In one email to her victims, Defendant stated: “I intend to invade your privacy. I intend to exploit information I have learned about you. I intend to stage protests at your residence and the residence of your families . . . for an indefinite period of time” (Recording of Detention Hearing 11:50-12:14, Ex. A to Mot. Review, ECF No. 23).
Defendant has continually emphasized that she should not be detained because she is the caretaker of her four-year-old daughter, who is currently in Indiana state custody and will remain there if Defendant is not released. However, Defendant's concern for her daughter, while understandable, does not mitigate the fact that she is both a flight risk and a danger to the community, especially when considering that her own daughter has been the subject of her violent threats. (See supra n.3).
V. CONCLUSION
IT IS HEREBY ORDERED that Defendant's Motion for District Judge Review of Magistrate Judge's Detention Order, (ECF No. 23), is DENIED.
IT IS FURTHER ORDERED that Defendant's Unopposed Motion to Withdraw Defendant's Motion to Withdraw Motion for District Judge Review, (ECF No. 37), is GRANTED.
Even though she is represented by counsel, Defendant filed with the Court a handwritten Motion to Withdraw her Motion for District Judge Review of the Magistrate Judge's Detention Order based on a disagreement with her attorney, Assistant Federal Public Defender Katherine Tanaka. (See Mot.

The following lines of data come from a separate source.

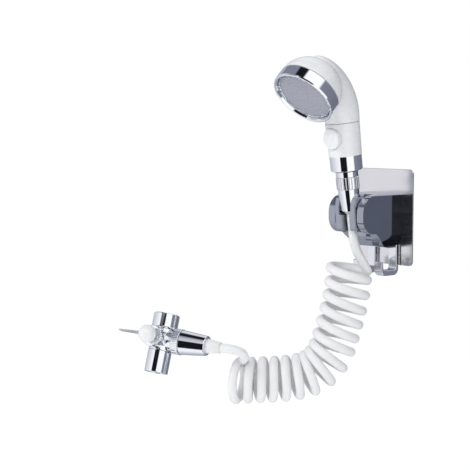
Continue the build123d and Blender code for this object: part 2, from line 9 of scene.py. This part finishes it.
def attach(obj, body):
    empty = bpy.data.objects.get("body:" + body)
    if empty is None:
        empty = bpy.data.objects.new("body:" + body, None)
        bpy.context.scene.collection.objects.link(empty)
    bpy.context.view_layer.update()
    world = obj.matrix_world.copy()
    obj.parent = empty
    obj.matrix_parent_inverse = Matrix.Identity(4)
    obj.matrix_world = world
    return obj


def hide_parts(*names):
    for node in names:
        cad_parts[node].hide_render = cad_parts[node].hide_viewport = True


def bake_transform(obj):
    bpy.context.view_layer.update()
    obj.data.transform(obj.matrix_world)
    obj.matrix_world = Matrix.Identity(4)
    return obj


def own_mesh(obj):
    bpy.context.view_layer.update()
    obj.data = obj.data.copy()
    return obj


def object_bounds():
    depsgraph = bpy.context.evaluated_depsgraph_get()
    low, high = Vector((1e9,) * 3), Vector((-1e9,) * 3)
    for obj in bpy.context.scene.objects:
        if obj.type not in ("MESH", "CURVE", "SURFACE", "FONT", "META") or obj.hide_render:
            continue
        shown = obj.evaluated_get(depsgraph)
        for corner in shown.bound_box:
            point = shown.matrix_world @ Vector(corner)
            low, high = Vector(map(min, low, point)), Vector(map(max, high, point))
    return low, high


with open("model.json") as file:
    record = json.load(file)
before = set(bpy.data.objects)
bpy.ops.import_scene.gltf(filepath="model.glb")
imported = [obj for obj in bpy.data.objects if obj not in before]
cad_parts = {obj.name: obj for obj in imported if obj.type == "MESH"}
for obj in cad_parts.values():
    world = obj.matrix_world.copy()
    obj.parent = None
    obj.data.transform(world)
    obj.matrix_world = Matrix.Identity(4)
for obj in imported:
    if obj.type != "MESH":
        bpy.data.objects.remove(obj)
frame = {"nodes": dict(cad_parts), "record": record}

CAD_LOW, CAD_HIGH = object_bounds()
SCENE = bpy.context.scene

# The shared frame, in metres: +Z up; the wall is the plane y = 0, and the object is on its -y side.
HANDSET_TILT = math.radians(8.5)
HANDSET_FOOT = Vector((0.0, -0.0526, 0.006))
DIVERTER_AT = Vector((-0.129, -0.198, -0.126))
DIVERTER_LEAN = math.radians(-18.5)
DIVERTER_ROLL = math.radians(-5.0)
DIVERTER_TURN = math.radians(24.5)

HANDSET = Matrix.Translation(HANDSET_FOOT) @ Matrix.Rotation(HANDSET_TILT, 4, "X")
DIVERTER = (
    Matrix.Translation(DIVERTER_AT)
    @ Matrix.Rotation(DIVERTER_LEAN, 4, "X")
    @ Matrix.Rotation(DIVERTER_ROLL, 4, "Y")
    @ Matrix.Rotation(DIVERTER_TURN, 4, "Z")
)

# The hose leaves HOSE_FROM and hangs in a vertical plane that meets the wall at this angle.
HOSE_PLANE = math.radians(49)
HOSE_OUT = Vector((-math.cos(HOSE_PLANE), -math.sin(HOSE_PLANE), 0))
HOSE_ASIDE = Vector((math.sin(HOSE_PLANE), -math.cos(HOSE_PLANE), 0))
HOSE_FROM = Vector((0, -0.052, 0))
HOSE_R = 0.00475
COIL_R = 0.01925
COIL_TURNS = 15.5
COIL_POINTS_PER_TURN = 16

# How the turns sit on their axis. The first and the last part of a turn keep their place on it. The
# loops crowd a little at the low end and lean with the axis. The last ones turn aside, and the very
# last part steps back along the axis, so that the tail can pass.
COIL_START = 0.0045
COIL_END_GAP = 0.008
COIL_FIRST_HOLD = 0.45
COIL_LAST_HOLD = 0.5
COIL_CROWDING = 0.12
COIL_STEP_BACK = 0.007
COIL_STEP_BACK_POWER = 1.3
LEAN_AT_TOP = 0.07
LEAN_PER_AXIS_ANGLE = 0.9
YAW_MOST = 0.34
YAW_FROM_TURN = 13.3
YAW_OVER_TURNS = 1.6

# Points in the hose's plane: millimetres out from HOSE_FROM, up from it and aside.
COIL_ROUTE = [
    (1.5, -48.0, 0), (3.5, -75.0, 0), (8.5, -97.0, 0), (14.5, -120.0, 0), (21.5, -143.0, 0),
    (38.0, -160.5, 0), (62.0, -166.0, 0), (90.0, -167.2, 2.0), (127.0, -166.5, 11.0),
]
TAIL_ROUTE = [
    (111.0, -143.5, 19.0), (109.5, -139.5, 25.0), (111.5, -135.0, 29.5),
    (117.5, -131.8, 31.0), (125.0, -130.3, 29.4),
]

# The plain run from the cradle's foot to the first turn, in metres in the shared frame.
UPPER_RUN = [(0.0005, -0.0496, -0.020), (0.0022, -0.0478, -0.031), (0.006, -0.0446, -0.041)]

# Heights on the handset's axis: the neck's ends and middle. The hose starts just inside the neck.
NECK_TOP, NECK_MIDDLE, NECK_LOW = 0.0003, -0.008, -0.016
NECK_OVERLAP = 0.0004
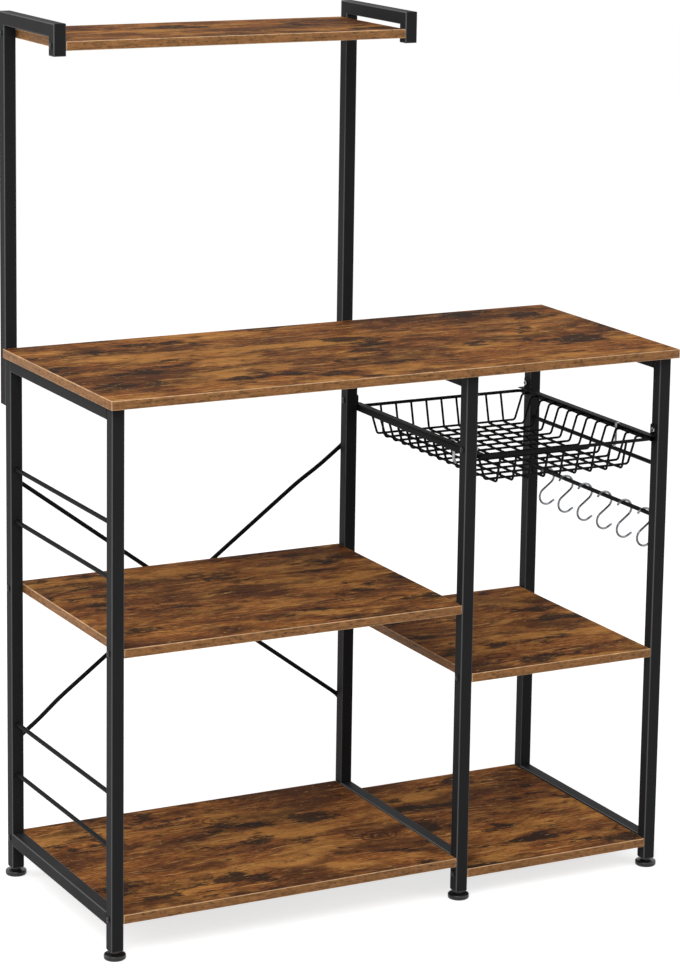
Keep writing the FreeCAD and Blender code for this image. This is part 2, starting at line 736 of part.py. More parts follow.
# Runners for the basket: a channel open towards the basket, with a tab rising at each end.
runner_base = dim("runner_top") - dim("runner_height")
margin = dim("runner_margin")
runner_ends = (frame_front + margin, frame_back - margin)
gauge = dim("runner_sheet")
tab_bolts = []
tab_nuts = []
for side, frame, way in (("left", "middle", 1), ("right", "right", -1)):
    label = "runner_" + side
    face = frame_x[frame] + half * way

    def across(name, near, far, y_low, y_high, z_low, z_high, way=way, face=face):
        low, high = sorted((face + size(near) * way, face + size(far) * way),
                           key=lambda item: item.value)
        return box(name, (low, y_low, z_low), (high, y_high, z_high))

    pieces = [
        across(label + "_web", 0.0, gauge, *runner_ends, runner_base, dim("runner_top")),
        across(label + "_flange", 0.0, dim("runner_flange"), *runner_ends, dim("runner_top") - gauge,
               dim("runner_top")),
        across(label + "_lip", 0.0, dim("runner_lip"), *runner_ends, runner_base, runner_base + gauge),
    ]
    drills = []
    for depth in DEPTHS:
        low = post_y[depth] - half + (margin if depth == "front" else 0.0)
        high = post_y[depth] + half - (0.0 if depth == "front" else margin)
        pieces.append(across("%s_tab_%s" % (label, depth), 0.0, dim("tab_sheet"), low, high,
                             dim("runner_top") - gauge, dim("runner_top") + dim("tab_rise")))
        drills.append(rod("%s_tab_drill_%s" % (label, depth), "x", hole, 6.0, face - 3.0, post_y[depth],
                          tab_level))
        name = "runner_bolt_%s_%s" % (side, depth)
        tab_bolts.append(fastener(name, "x", face - dim("tube") * way, post_y[depth], tab_level,
                                  (dim("tube") + dim("tab_sheet") + 3.6) * way, dim("screw"),
                                  dim("screw_head")))
        nut = doc.addObject("Part::Prism", name + "_nut_body")
        nut.Polygon = 6
        nut.Circumradius = dim("small_nut").value
        nut.Height = dim("small_nut_depth").value
        bind(nut, "Circumradius", dim("small_nut"))
        bind(nut, "Height", dim("small_nut_depth"))
        nut_x = face + dim("tab_sheet") if way > 0 else face - dim("tab_sheet") - dim("small_nut_depth")
        place(nut, nut_x, post_y[depth], tab_level, TO_X)
        bore = rod(name + "_nut_bore", "x", hole, 5.0, nut_x - 1.0, post_y[depth], tab_level)
        tab_nuts.append(cut(name + "_nut", nut, [bore]))
    node(cut(label + "_solid", fuse(label + "_body", pieces), drills), label)
node(group("runner_bolts_group", tab_bolts), "runner_bolts")
node(group("runner_nuts_group", tab_nuts), "runner_nuts")

# The wire basket. Its rim rides in the runners. The cross wires leave the rim level as a narrow
# shelf beside the runners, turn down and cross the floor; the long wires run front to back under them.
rim_radius = dim("rim_wire") / 2
mesh_radius = dim("mesh_wire") / 2
rim_level = runner_base + gauge + rim_radius + dim("loose")
rim_left = frame_x["middle"] + half + gauge + dim("rim_play") + rim_radius
rim_right = frame_x["right"] - half - gauge - dim("rim_play") - rim_radius
rim_front = frame_front + dim("rim_behind")
rim_back = frame_back - dim("rim_short")
basket_x = (rim_left + rim_right) / 2
basket_y = (rim_front + rim_back) / 2
node(wire("rim_loop", rim_radius,
          [(rim_left, rim_front), (rim_right, rim_front), (rim_right, rim_back), (rim_left, rim_back)],
          [dim("rim_bend")] * 4, PLANES["xy"], (0.0, 0.0, rim_level), True), "basket_rim")
seat = rim_radius + mesh_radius + dim("fit") / 2
deep = rim_level - dim("basket_floor")
half_long = (rim_back - rim_front) / 2 - seat
half_cross = (rim_right - rim_left) / 2
layer = dim("mesh_wire") + dim("fit")


def mesh_wires(name, half_path, plane, count, pitch, origin_of):
    """Equal wires side by side; half_path gives one half of their shape from its outer end."""
    left = [(-along, height) for along, height in half_path]
    right = [(along, height) for along, height in reversed(half_path)]
    bends = [0] + [dim("mesh_bend")] * (2 * len(half_path) - 2) + [0]
    made = []
    for index in range(count):
        shift = pitch * (index - (count - 1) / 2)
        made.append(wire("%s_%d" % (name, index), mesh_radius, left + right, bends, PLANES[plane],
                         origin_of(shift)))
    return made


long_half = [(half_long, 0.0), (half_long - dim("end_inset"), -deep - layer)]
butt = half_cross - rim_radius - dim("fit") / 2
knee = half_cross - dim("side_flange")
cross_half = [(butt, 0.0), (knee, 0.0), (knee - dim("side_inset"), -deep)]
node(group("long_wires_group",
           mesh_wires("long_wire", long_half, "yz", 9, dim("long_pitch"),
                      lambda shift: (basket_x + shift, basket_y, rim_level))), "basket_long_wires")
node(group("cross_wires_group",
           mesh_wires("cross_wire", cross_half, "xz", 13, dim("cross_pitch"),
                      lambda shift: (basket_x, basket_y + shift, rim_level))), "basket_cross_wires")

# Spring wire keepers: short stubs join them to the rim, two legs hang beside the runner's flange
# and a loop lies over it.
keepers = []
keeper_radius = dim("keeper_wire") / 2
leg_gap = dim("keeper_wire") + 0.6
keeper_y = rim_front + dim("keeper_place")
for side, way in (("left", -1), ("right", 1)):
    rim_x = rim_left if side == "left" else rim_right
    rim_place = gauge + dim("rim_play") + rim_radius
    leg_x = dim("runner_flange") + dim("loose") + keeper_radius - rim_place
    over = dim("runner_top") - rim_level + keeper_radius + dim("loose")
    tip = leg_x - dim("keeper_reach")
    flare = dim("keeper_flare")
    stub_start = rim_radius + dim("fit") / 2
    pieces = []
    for index, step in enumerate((-1, 1)):
        y = keeper_y + leg_gap * (step / 2)
        corners = [((leg_x + flare * 0.7) * -way, -dim("keeper_drop") - flare),
                   (leg_x * -way, -dim("keeper_drop")),
                   (leg_x * -way, over), (tip * -way, over)]
        pieces.append(wire("keeper_%s_%d" % (side, index), keeper_radius, corners, [0, 3.0, 2.0, 0],
                           PLANES["xz"], (rim_x, y, rim_level)))
        stub_x = rim_x + stub_start if way < 0 else rim_x - leg_x
        pieces.append(rod("keeper_stub_%s_%d" % (side, index), "x", keeper_radius * 0.9,
                          leg_x - stub_start, stub_x, y, rim_level))
    turn = FreeCAD.Rotation(FreeCAD.Vector(0, 0, 1), 90 if way < 0 else -90)
    pieces.append(ring("keeper_%s_loop" % side, leg_gap / 2, keeper_radius, rim_x - tip * way,
                       keeper_y, rim_level + over, 180.0, turn))
    keepers.append(fuse("keeper_" + side, pieces))
node(group("keepers_group", keepers), "basket_keepers")

# Six S-hooks on the rail. Each is one wire bent into an upper loop, a slant and a lower loop.
loop = dim("hook_loop")
wire_radius = dim("hook_wire") / 2
loop_mid = loop + wire_radius
upper = dim("rod") / 2 + dim("loose") - loop
lower = dim("rod") / 2 + dim("loose") + dim("hook_wire") - dim("hook_length") + loop

# The loops stand a little to the side of the rail, so that a hook hangs straight at rest.
UPPER_SLIDE = -0.65
LOWER_SLIDE = 0.55
TAIL_ANGLE = math.radians(150.0)
TIP_ANGLE = math.radians(-60.0)
for number in range(6):
    name = "hook_%d" % (number + 1)
    y = frame_back - dim("hook_start") - dim("hook_pitch") * number
    spine = doc.addObject("Sketcher::SketchObject", name + "_path")
    centres = ((UPPER_SLIDE, upper.value), (LOWER_SLIDE, lower.value))
    radius = loop_mid.value
    gap = FreeCAD.Vector(centres[1][0] - centres[0][0], centres[1][1] - centres[0][1], 0)
    heading = math.atan2(gap.y, gap.x)
    spread = math.acos(2 * radius / gap.Length)
    leave = heading + spread
    arrive = leave + math.pi
    middles = [FreeCAD.Vector(*centre, 0) for centre in centres]
    up, down = (Part.Circle(middle, FreeCAD.Vector(0, 0, 1), radius) for middle in middles)

    def around(middle, angle):
        return middle + FreeCAD.Vector(math.cos(angle), math.sin(angle), 0) * radius

    bend_end = around(middles[1], TIP_ANGLE)
    outward = FreeCAD.Vector(-math.sin(TIP_ANGLE), math.cos(TIP_ANGLE), 0)
    wire_end = bend_end + outward * dim("hook_tip").value
    spine.addGeometry(Part.ArcOfCircle(up, leave, TAIL_ANGLE), False)
    spine.addGeometry(Part.LineSegment(around(middles[0], leave), around(middles[1], arrive)), False)
    spine.addGeometry(Part.ArcOfCircle(down, arrive, TIP_ANGLE + 2 * math.pi), False)
    spine.addGeometry(Part.LineSegment(bend_end, wire_end), False)
    spine.addConstraint(Sketcher.Constraint("Tangent", 0, 1, 1, 1))
    spine.addConstraint(Sketcher.Constraint("Tangent", 1, 2, 2, 1))
    spine.addConstraint(Sketcher.Constraint("Tangent", 2, 2, 3, 1))
    fixed = spine.addConstraint(Sketcher.Constraint("Distance", 3, dim("hook_tip").value))
    spine.setExpression("Constraints[%d]" % fixed, dim("hook_tip").text)
    for arc, centre, level in ((0, centres[0], upper), (2, centres[1], lower)):
        spine.addConstraint(Sketcher.Constraint("DistanceX", -1, 1, arc, 3, centre[0]))
        fixed = spine.addConstraint(Sketcher.Constraint("DistanceY", -1, 1, arc, 3, level.value))
        spine.setExpression("Constraints[%d]" % fixed, level.text)
        fixed = spine.addConstraint(Sketcher.Constraint("Radius", arc, radius))
        spine.setExpression("Constraints[%d]" % fixed, loop_mid.text)
    place(spine, frame_x["right"], y, dim("hook_rod"), PLANES["xz"])
    wire_start = around(middles[0], TAIL_ANGLE)
    section = doc.addObject("Part::Circle", name + "_section")
    section.Radius = wire_radius.value
    bind(section, "Radius", wire_radius)
    way = FreeCAD.Vector(math.sin(TAIL_ANGLE), -math.cos(TAIL_ANGLE), 0)
    turn = PLANES["xz"].multiply(FreeCAD.Rotation(FreeCAD.Vector(0, 0, 1), way))
    place(section, frame_x["right"] + wire_start.x, y, dim("hook_rod") + wire_start.y, turn)
    bend = doc.addObject("Part::Sweep", name + "_wire")
    bend.Sections = [section]
    bend.Spine = (spine, [])
    bend.Solid = True
    bend.Frenet = False
    node(bend, name)

doc.recompute()
for thing in doc.Objects:
    if "Invalid" in thing.State or "Error" in thing.State:
        raise RuntimeError("%s did not compute: %s" % (thing.Name, thing.State))
os.makedirs("parts", exist_ok=True)
for thing in NODES:
    if thing.Shape.isNull() or not thing.Shape.isValid() or not thing.Shape.Solids:
        raise RuntimeError("%s has no sound solid" % thing.Label)
for thing in NODES:
    thing.Shape.exportStep("parts/%s.step" % thing.Label)
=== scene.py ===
"""A kitchen rack, dressed for a picture.

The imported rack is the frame. Each operator below models one kind of piece or sets up the studio:
laminated boards with banded edges, powder-coated steel with its weld beads, the sheet runners, the
crossed brace, the basket's spot welds, the S-hooks, the levelling feet and plugs, and the screws.
"""

import math

import bmesh
import bpy
from bpy.props import FloatProperty, FloatVectorProperty, PointerProperty
from mathutils import Matrix, Vector


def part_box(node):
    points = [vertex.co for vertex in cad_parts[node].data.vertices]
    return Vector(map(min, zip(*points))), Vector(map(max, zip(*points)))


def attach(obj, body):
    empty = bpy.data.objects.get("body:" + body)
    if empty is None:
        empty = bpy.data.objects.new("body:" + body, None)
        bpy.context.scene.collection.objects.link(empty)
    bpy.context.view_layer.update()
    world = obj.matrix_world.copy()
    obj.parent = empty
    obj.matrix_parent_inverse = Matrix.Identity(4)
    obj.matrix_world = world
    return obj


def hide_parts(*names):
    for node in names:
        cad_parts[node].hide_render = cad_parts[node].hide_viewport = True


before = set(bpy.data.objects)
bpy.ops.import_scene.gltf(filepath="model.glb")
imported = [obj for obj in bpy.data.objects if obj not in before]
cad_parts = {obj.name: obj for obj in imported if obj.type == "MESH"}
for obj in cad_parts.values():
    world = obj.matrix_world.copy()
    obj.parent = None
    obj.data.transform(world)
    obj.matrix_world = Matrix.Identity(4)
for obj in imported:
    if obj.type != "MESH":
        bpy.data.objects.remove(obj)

bl_info = {
    "name": "Kitchen Rack",
    "version": (1, 0, 0),
    "blender": (4, 5, 0),
    "location": "3D View > Sidebar > Rack",
    "description": "Models and finishes a kitchen rack with a wire basket and hooks",
    "category": "Object",
}

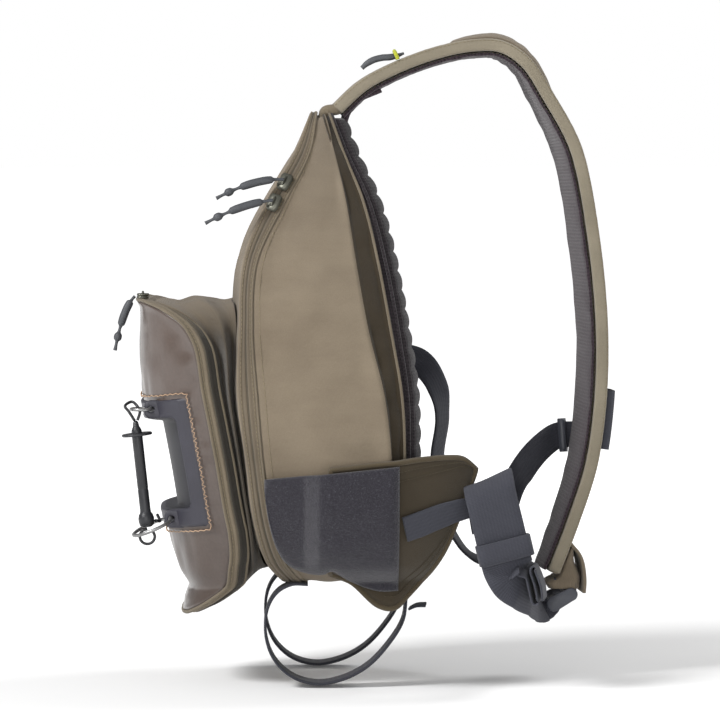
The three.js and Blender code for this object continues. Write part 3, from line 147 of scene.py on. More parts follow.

Withdraw, ECF No. 30). However, Ms. Tanaka is no longer associated with this case, and Assistant Federal Public Defender Keisha Matthews now represents Defendant. (See Notice of Appearance, ECF No. 29). As such, Defendant subsequently filed a Motion to Withdraw her Motion to Withdraw, stating that she “was able to reconcile her concerns regarding previous filings by defense counsel.” (See Mot. Withdraw 1:18-20, ECF No. 37).
IT IS FURTHER ORDERED that Defendant's Motion to Withdraw Motion for District Judge Review, (ECF No. 30), is DENIED as moot.